Our early existence was predicated on interacting with nature at it's most rudimentary
level: as foragers and hunters. Acquiring food and securing shelter was the
most primary duty of our primitive ancestors. This quest for sustenance from
our surroundings made it necessary that all forms of plant and animal matter should
be necessarily scrutinized as a possible food source. In this constant search for
edible food sources it was inevitable that early men and women would accidentally
ingest certain plants that contained chemical compounds which would affect their central
nervous system. This accidental ingestion of a hallucinogenic plant (a mushroom?) would
be the earliest record of man's encounter with the numinosum [
/healing-power-numinosum] and could of possibly led to the formation of the concept of deity and the supernatural. This imaginary proposition was suggested by the ethno-mycologist R. Gordon Wasson during the late fifties/early sixties.
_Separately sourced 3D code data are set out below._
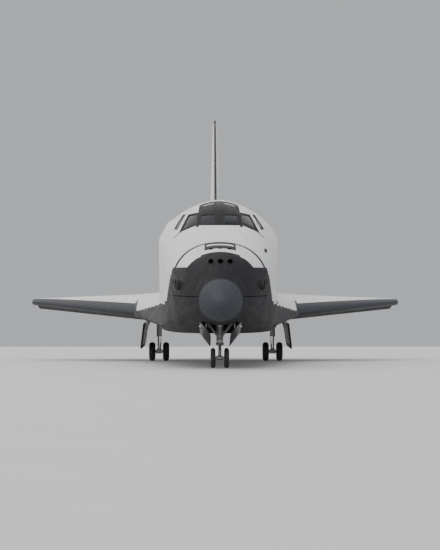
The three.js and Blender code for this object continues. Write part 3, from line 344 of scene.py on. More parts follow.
def skin_station(x, z):
    """The station where the cabin's skin passes through a point of the front view."""
    near, far = NOSE_CAP_END, CABIN_END
    for _ in range(40):
        y = (near + far) / 2
        _, _, _, high, high_z, top, _, power = body_at(y)
        inside = (abs(x) / high) ** power + (max(z - high_z, 0) / (top - high_z)) ** power < 1
        near, far = (near, y) if inside else (y, far)
    return far


def round_corners(corners, radius, steps=4):
    """A flat outline with each corner replaced by a short curve."""
    points = []
    for i, corner in enumerate(corners):
        for_before = (corners[i - 1] - corner).normalized() * radius
        for_after = (corners[(i + 1) % len(corners)] - corner).normalized() * radius
        for k in range(steps + 1):
            t = k / steps
            points.append(corner + for_before * (1 - t) ** 2 + for_after * t**2)
    return points


def skin_prism(outline, margin, radius=2.2, depth=14):
    """A prism through the skin over an outline given in the front view."""
    corners = [Vector((x, skin_station(x, z), z)) for x, z in outline]
    normal = (corners[2] - corners[0]).cross(corners[3] - corners[1]).normalized()
    middle = sum(corners, Vector()) / len(corners)
    grown = [corner + (corner - middle).normalized() * margin for corner in corners]
    outline = round_corners(grown, radius)
    return loft([[point + normal * along for point in outline] for along in (-depth, depth)])


# Nose and crew cabin.

THRUSTER_MODULE = {"end": 367, "bottom": 340, "joint": 0.5}
PANES = {
    "front": [(8, 455), (31, 455), (31, 474), (8, 475)],
    "middle": [(37, 458), (63.5, 447), (51.5, 475), (37, 477)],
    "side": [(71.5, 449.5), (76, 451.5), (62, 477.5), (58, 478)],
}
OVERHEAD = {"x": (7, 29), "y": (512, 538)}
HATCH = Vector((0, 515, 345))
HATCH_RADIUS = 20
HATCH_WINDOW = 5.5
HATCH_PIN = {"x": 101.6, "drop": 21.2, "half": 12, "radius": 0.8}
FLOOR_Z = {"middeck": 327, "deck": 410, "deck_top": 414}
CABIN = {"middeck_front": 418, "deck_front": 436}
PANES_FRONT = 426
NOSE_WELL = {"half": 31, "front": 284.5, "back": 399, "roof": 330}
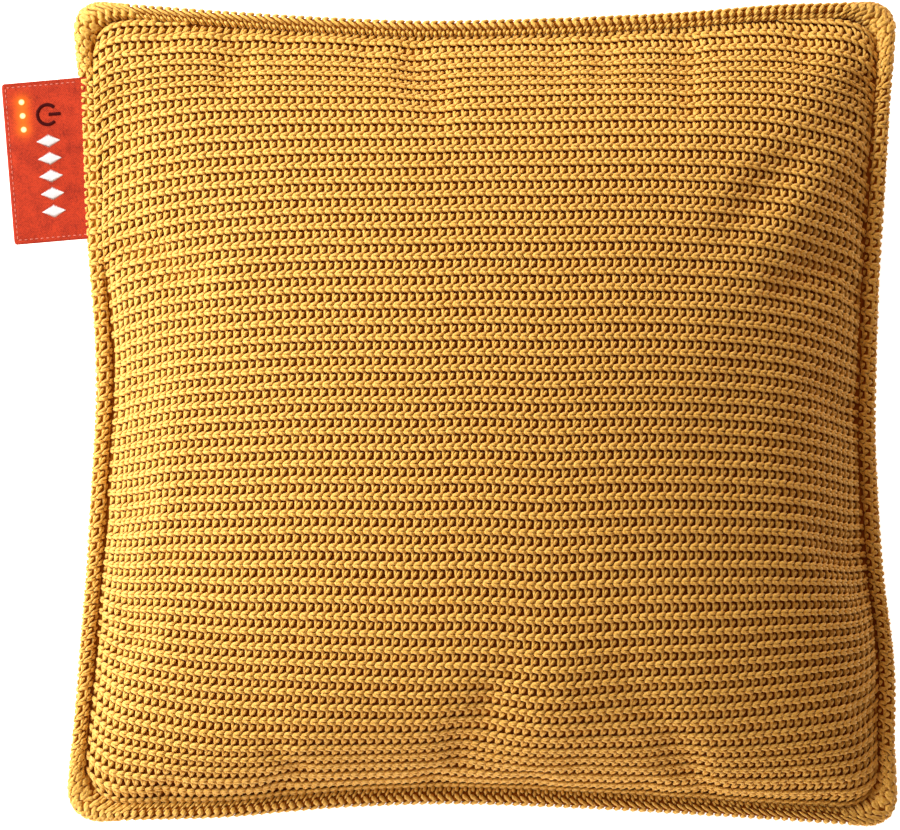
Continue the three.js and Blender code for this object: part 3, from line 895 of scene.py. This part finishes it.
knit = Knit()
for name in ("left", "right"):
    cloth, length = lips[name]
    size = (2 / ROUND_STITCHES, 2 / COURSES)
    per_mm = (2 / length, size[1] / COURSE_HIGH)
    rows = np.concatenate([np.arange(COURSES + 1), CORNER_COURSES])
    course = np.repeat(rows, ROUND_STITCHES + 2)
    stitch = np.tile(np.arange(-1, ROUND_STITCHES + 1), len(rows)) + course % 1
    for yarn, across, up, lean, height in RIB + HOLLOW:
        v = -1 + (course - FIRST_COURSE + up) * size[1]
        u = -1 + (stitch + across + SLANT * (course - COURSES / 2) % 1) * size[0]
        inside = (np.abs(v) < 1 - MARGIN * size[1]) & (np.abs(u) < 1)
        knit.lay(cloth, yarn, u[inside], v[inside], per_mm, lean, height * LIP_RELIEF)
for name in ("bottom", "top"):
    cloth, length = lips[name]
    size = 2 / WALES
    facing_in = 1 if name == "top" else -1
    per_mm = (size / WALE_WIDE, 2 / length)
    for rows, nearest in ((LIP_ROWS, 0), (CORNER_ROWS, 1 - CORNER_STITCHES * size)):
        for yarn, across, place, lean, height in rows:
            u = -1 + (np.arange(-1, WALES + 1) + across) * size
            u = u[(np.abs(u) < 1 + MARGIN * size) & (np.abs(u) >= nearest)]
            v = np.full(len(u), facing_in * place)
            knit.lay(cloth, yarn, u, v, per_mm, lean, height)
knit_pieces.append(knit.piece("lip_knit"))
print({piece.name: len(piece.data.polygons) for piece in knit_pieces[-1:]})

# %% [markdown]
# ## The control tab
#
# The tab is a strip of woven cloth, folded at its outer end round the press switch and sewn into the
# cushion's edge. A row of stitches just inside its three free edges draws the two layers together. A grid
# makes the strip: its rows are moved closer together at the fold and the edges, each point is laid on the
# folded strip by one function, and Solidify gives it the cloth's thickness.

# %% Sizes of the tab
TAB_WIDE, TAB_REACH, TAB_INSERTED = 88, 40.5, 8
TAB_THICK, TAB_LAYER = 2.6, 1.0
TAB_ROUND = 1.6
TAB_OUTER_END = (-258.9, 136)
TAB_TURN, TAB_DROOP = 4.7, 3.2  # degrees
EDGE_STITCH = {"inset": 2.4, "pitch": 3.0, "long": 2.1}
STITCH_PULL, PULL_REACH = 0.4, 1.2  # how far the stitches close the two layers, and how far that reaches
FOLD_RADIUS = (TAB_THICK - TAB_LAYER) / 2
FOLD_HALF = FOLD_RADIUS * math.pi / 2
STRIP_HALF = FOLD_HALF + TAB_REACH + TAB_INSERTED - TAB_THICK / 2

outer_height = SEAM_HEIGHT / MM - 0.4 - math.sin(math.radians(TAB_DROOP)) * TAB_REACH
tab_turn = Matrix.Rotation(math.radians(TAB_TURN), 3, "Z") @ Matrix.Rotation(math.radians(-TAB_DROOP), 3, "Y")


def in_tab(points):
    """Takes points in millimetres from the tab's own frame, with x from its outer end, to their place."""
    return (points @ np.array(tab_turn).T + (*TAB_OUTER_END, outer_height)) * MM


def strip_points(along, across, outwards=0.0):
    """Where the strip lies. along is 0 at the fold and minus below it, outwards leaves its middle line."""
    angle = np.clip(along / FOLD_RADIUS, -math.pi / 2, math.pi / 2)
    straight = np.maximum(np.abs(along) - FOLD_HALF, 0)
    radius = FOLD_RADIUS + outwards
    x = TAB_THICK / 2 - radius * np.cos(angle) + straight
    from_side = TAB_WIDE / 2 - np.abs(across)
    corner = TAB_ROUND - np.sqrt(TAB_ROUND**2 - np.clip(TAB_ROUND - from_side, 0, TAB_ROUND) ** 2)
    x = x + corner * hump(x, TAB_THICK)
    from_edge = np.minimum(from_side, x)
    wave = 0.5 + 0.5 * np.cos(2 * math.pi * np.where(from_side < x, x, across) / EDGE_STITCH["pitch"])
    pull = STITCH_PULL * (0.6 + 0.4 * wave) * hump(from_edge - EDGE_STITCH["inset"], PULL_REACH)
    sag = 0.25 * np.sin(x / 9 + across / 14) * np.clip(x / 10, 0, 1)
    z = radius * np.sin(angle) - np.sign(along) * pull + sag
    return np.stack([x, across + 0 * x, z], axis=-1)


# %% Fold the strip
def apply_modifier(name, kind, **settings):
    """Adds a modifier to the active object, and makes its result the object's own mesh."""
    modifier = bpy.context.active_object.modifiers.new(name, kind)
    for key, value in settings.items():
        setattr(modifier, key, value)
    bpy.ops.object.modifier_apply(modifier=name)


STRIP_ROWS, STRIP_COLUMNS = 40, 42

bpy.ops.object.select_all(action="DESELECT")
bpy.ops.mesh.primitive_grid_add(x_subdivisions=STRIP_ROWS, y_subdivisions=STRIP_COLUMNS, size=2)
tab = bpy.context.active_object
tab.name = "folded_tab"
flat_places = np.array([vertex.co for vertex in tab.data.vertices])
along = STRIP_HALF * (0.3 * flat_places[:, 0] + 0.7 * flat_places[:, 0] ** 3)
across = TAB_WIDE / 2 * (1.3 * flat_places[:, 1] - 0.3 * flat_places[:, 1] ** 3)
tab.data.vertices.foreach_set("co", in_tab(strip_points(along, across)).ravel())

weave_map = tab.data.uv_layers[0]
weave_map.name = "Weave"
corners = np.array([loop.vertex_index for loop in tab.data.loops])
weave_map.data.foreach_set("uv", np.stack([along, across], axis=-1)[corners].ravel())

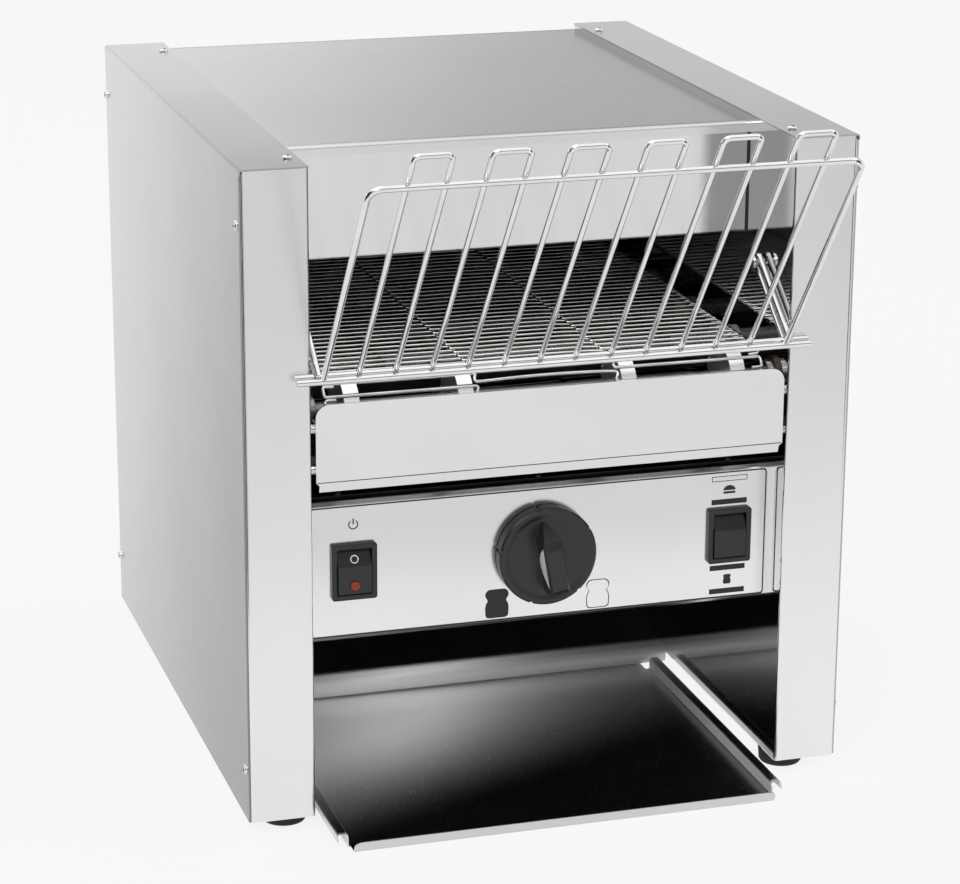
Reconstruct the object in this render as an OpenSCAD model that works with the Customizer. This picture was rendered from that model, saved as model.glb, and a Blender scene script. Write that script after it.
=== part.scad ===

It does have a logical appeal in the sense that a person scanning nature for sources of
food would quickly single out the unusual shape and appearance of the lowly
mushroom. Given a couple thousand years of random experimentation our early ancestors
would eventually discover and ingest psychoactive fungi that would induce a
hallucinogenic experience and provide the spiritual connection to the numinosum.

Wasson and his colleagues determined that a religious cult, centered around the ritual
ingestion of hallucinogenic mushrooms, existed in the high country of central Mexico
since before the time of the Conquest/Conquistadors. How long before is not certain.

Whether it was the ingestion of a fungus or other plant life there remains a distinct possibility
that the hallucinogenic experience/altered state of consciousness played a direct role in the
formation of transcendental thought. Perhaps the 'religious experience' has it's origin
in the consumption of psychoactive plants by our forefathers.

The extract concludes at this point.